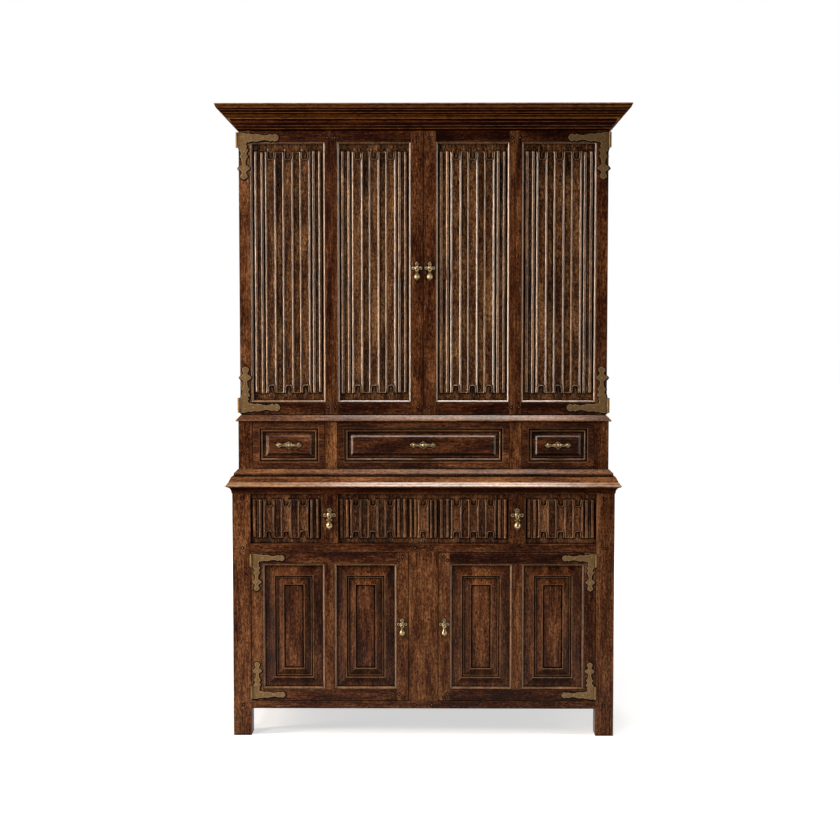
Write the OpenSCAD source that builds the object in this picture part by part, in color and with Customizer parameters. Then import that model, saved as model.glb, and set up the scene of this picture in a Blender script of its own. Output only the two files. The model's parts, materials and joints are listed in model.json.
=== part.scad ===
// Two-part television cabinet in oak: a base with two frieze drawers and two cupboards, and an
// upper part with a row of three drawers under a television bay with bi-fold linenfold doors.
// Millimetres, +Z up, front towards -Y, origin on the floor under the middle of the cabinet.

/* [Overall] */
// Height of the whole cabinet
total_h = 2261; // [2200:1:2330]
// Width of the television section across its closed doors
upper_w = 1318; // [1260:1:1370]
// Width of the base across its legs
base_w = 1374; // [1370:1:1440]
// Depth of the base carcass
base_d = 600; // [540:1:680]
// Distance of the television doors behind the front of the base
upper_setback = 30; // [26:1:45]
// Step from the television section out to the drawer row, at the front and at each side
row_step = 7; // [4:1:12]

/* [Heights] */
// Clear height under the bottom rail
foot_h = 99; // [70:1:130]
// Height of the bottom rail
bottom_rail_h = 28; // [22:1:40]
// Height of the base door openings
base_opening_h = 543; // [500:1:590]
// Height of the rail between the doors and the frieze
frieze_rail_h = 29; // [26:1:40]
// Height of the frieze
frieze_h = 181; // [165:1:200]
// Height of the base top with its under-moulding
base_top_h = 63; // [56:1:70]
// Height of the moulding at the foot of the upper part
foot_mould_h = 25; // [22:1:32]
// Height of the drawer row
row_h = 171; // [155:1:190]
// Height of the moulding under the television doors
waist_h = 22; // [18:1:28]
// Height of the cornice
cornice_h = 83; // [76:1:92]

/* [Mouldings] */
// Projection of the cornice in front of the doors and beyond the sides
cornice_out = 75; // [65:1:85]
// Width of the cornice moulding behind the door plane
cornice_in = 50; // [40:1:70]
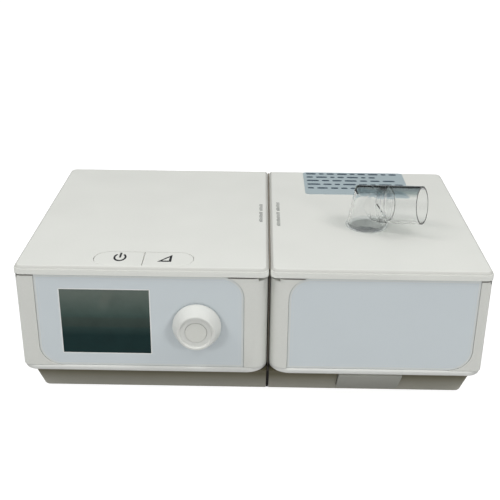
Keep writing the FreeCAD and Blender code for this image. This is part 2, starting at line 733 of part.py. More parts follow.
def blower_mounts():
    places = [(D.blower_middle + 24 * sx, D.blower_depth + 24 * sy) for sx in (-1, 1) for sy in (-1, 1)]
    deck_top = D.lip_top + D.deck
    mounts = [rod("blower_mount%d" % index, x, y, deck_top, 4.5, D.volute_low - deck_top)
              for index, (x, y) in enumerate(places)]
    group("blower_mounts", *mounts)


def air_path():
    """Soft duct from the volute to the port, the port's spigot and its seal."""
    x = D.blower_middle + 44
    wall_x = MAIN_SIDES[1] - D.wall
    ring("blower_duct", x, D.port_depth, D.port_height, D.port_radius, D.port_bore, wall_x - 2 - x, "X")
    turned("outlet_port", [
        (D.port_bore, 0), (14, 0), (14, 2), (D.port_radius, 2), (D.port_radius, D.port_reach - wall_x + 2),
        (D.port_bore, D.port_reach - wall_x + 2),
    ], wall_x - 2, D.port_depth, D.port_height, "X")
    ring("port_seal", DAMP_SIDES[0] + 3, D.port_depth, D.port_height, 12.4, D.port_radius, 2, "X")


def intake():
    """Filter frame, foam pad and the cover hinged at its lower edge."""
    x = (D.filter_left, D.filter_right)
    z = (D.filter_low, D.filter_high)
    rear = HOUSING_BACK - D.wall
    frame = block("intake_frame_solid", inset(x, -3), (rear - 8, rear), inset(z, -3))
    hole = block("intake_frame_hole", inset(x, 1), (rear - 9, rear + 1), inset(z, 1))
    cut("intake_frame", frame, hole)
    block("intake_filter", inset(x, 1.2), (rear - 7, rear - 1), inset(z, 1.2))
    lid = block("filter_cover_plate", inset(x, 0.3), (rear + 0.1, HOUSING_BACK), (z[0] + 0.2, z[1] - 0.3))
    slots = [block("filter_cover_slot%d" % index, inset(x, 6), (rear - 1, HOUSING_BACK + 1),
                   (z[0] + 6 + 4 * index, z[0] + 7.6 + 4 * index)) for index in range(6)]
    cut("filter_cover", lid, *slots)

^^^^

Task instructions ::
Copy every record above exactly as it appears.

Correct response ::
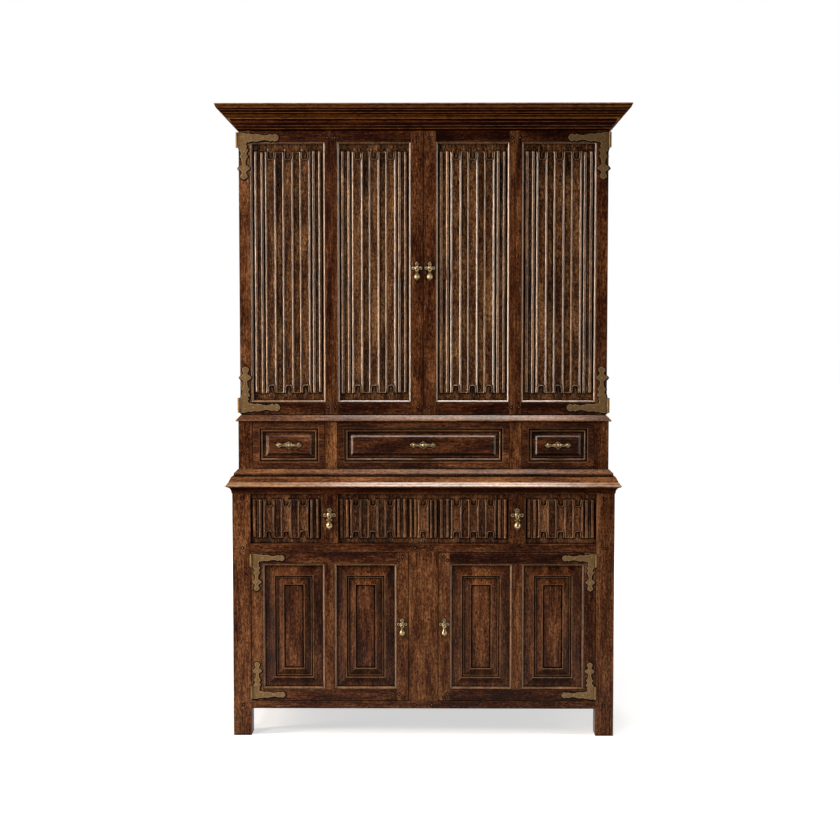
Write the OpenSCAD source that builds the object in this picture part by part, in color and with Customizer parameters. Then import that model, saved as model.glb, and set up the scene of this picture in a Blender script of its own. Output only the two files. The model's parts, materials and joints are listed in model.json.
=== part.scad ===
// Two-part television cabinet in oak: a base with two frieze drawers and two cupboards, and an
// upper part with a row of three drawers under a television bay with bi-fold linenfold doors.
// Millimetres, +Z up, front towards -Y, origin on the floor under the middle of the cabinet.

/* [Overall] */
// Height of the whole cabinet
total_h = 2261; // [2200:1:2330]
// Width of the television section across its closed doors
upper_w = 1318; // [1260:1:1370]
// Width of the base across its legs
base_w = 1374; // [1370:1:1440]
// Depth of the base carcass
base_d = 600; // [540:1:680]
// Distance of the television doors behind the front of the base
upper_setback = 30; // [26:1:45]
// Step from the television section out to the drawer row, at the front and at each side
row_step = 7; // [4:1:12]

/* [Heights] */
// Clear height under the bottom rail
foot_h = 99; // [70:1:130]
// Height of the bottom rail
bottom_rail_h = 28; // [22:1:40]
// Height of the base door openings
base_opening_h = 543; // [500:1:590]
// Height of the rail between the doors and the frieze
frieze_rail_h = 29; // [26:1:40]
// Height of the frieze
frieze_h = 181; // [165:1:200]
// Height of the base top with its under-moulding
base_top_h = 63; // [56:1:70]
// Height of the moulding at the foot of the upper part
foot_mould_h = 25; // [22:1:32]
// Height of the drawer row
row_h = 171; // [155:1:190]
// Height of the moulding under the television doors
waist_h = 22; // [18:1:28]
// Height of the cornice
cornice_h = 83; // [76:1:92]

/* [Mouldings] */
// Projection of the cornice in front of the doors and beyond the sides
cornice_out = 75; // [65:1:85]
// Width of the cornice moulding behind the door plane
cornice_in = 50; // [40:1:70]
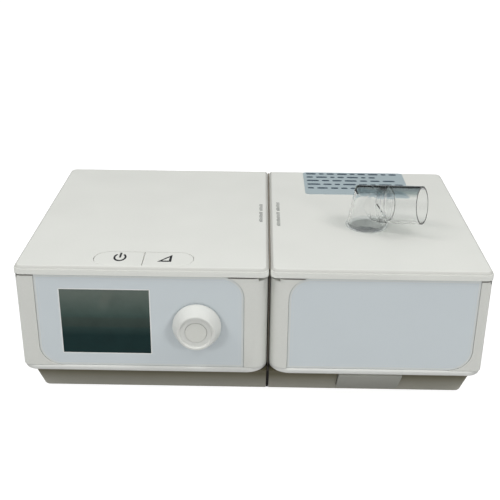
Keep writing the FreeCAD and Blender code for this image. This is part 2, starting at line 733 of part.py. More parts follow.
def blower_mounts():
    places = [(D.blower_middle + 24 * sx, D.blower_depth + 24 * sy) for sx in (-1, 1) for sy in (-1, 1)]
    deck_top = D.lip_top + D.deck
    mounts = [rod("blower_mount%d" % index, x, y, deck_top, 4.5, D.volute_low - deck_top)
              for index, (x, y) in enumerate(places)]
    group("blower_mounts", *mounts)


def air_path():
    """Soft duct from the volute to the port, the port's spigot and its seal."""
    x = D.blower_middle + 44
    wall_x = MAIN_SIDES[1] - D.wall
    ring("blower_duct", x, D.port_depth, D.port_height, D.port_radius, D.port_bore, wall_x - 2 - x, "X")
    turned("outlet_port", [
        (D.port_bore, 0), (14, 0), (14, 2), (D.port_radius, 2), (D.port_radius, D.port_reach - wall_x + 2),
        (D.port_bore, D.port_reach - wall_x + 2),
    ], wall_x - 2, D.port_depth, D.port_height, "X")
    ring("port_seal", DAMP_SIDES[0] + 3, D.port_depth, D.port_height, 12.4, D.port_radius, 2, "X")


def intake():
    """Filter frame, foam pad and the cover hinged at its lower edge."""
    x = (D.filter_left, D.filter_right)
    z = (D.filter_low, D.filter_high)
    rear = HOUSING_BACK - D.wall
    frame = block("intake_frame_solid", inset(x, -3), (rear - 8, rear), inset(z, -3))
    hole = block("intake_frame_hole", inset(x, 1), (rear - 9, rear + 1), inset(z, 1))
    cut("intake_frame", frame, hole)
    block("intake_filter", inset(x, 1.2), (rear - 7, rear - 1), inset(z, 1.2))
    lid = block("filter_cover_plate", inset(x, 0.3), (rear + 0.1, HOUSING_BACK), (z[0] + 0.2, z[1] - 0.3))
    slots = [block("filter_cover_slot%d" % index, inset(x, 6), (rear - 1, HOUSING_BACK + 1),
                   (z[0] + 6 + 4 * index, z[0] + 7.6 + 4 * index)) for index in range(6)]
    cut("filter_cover", lid, *slots)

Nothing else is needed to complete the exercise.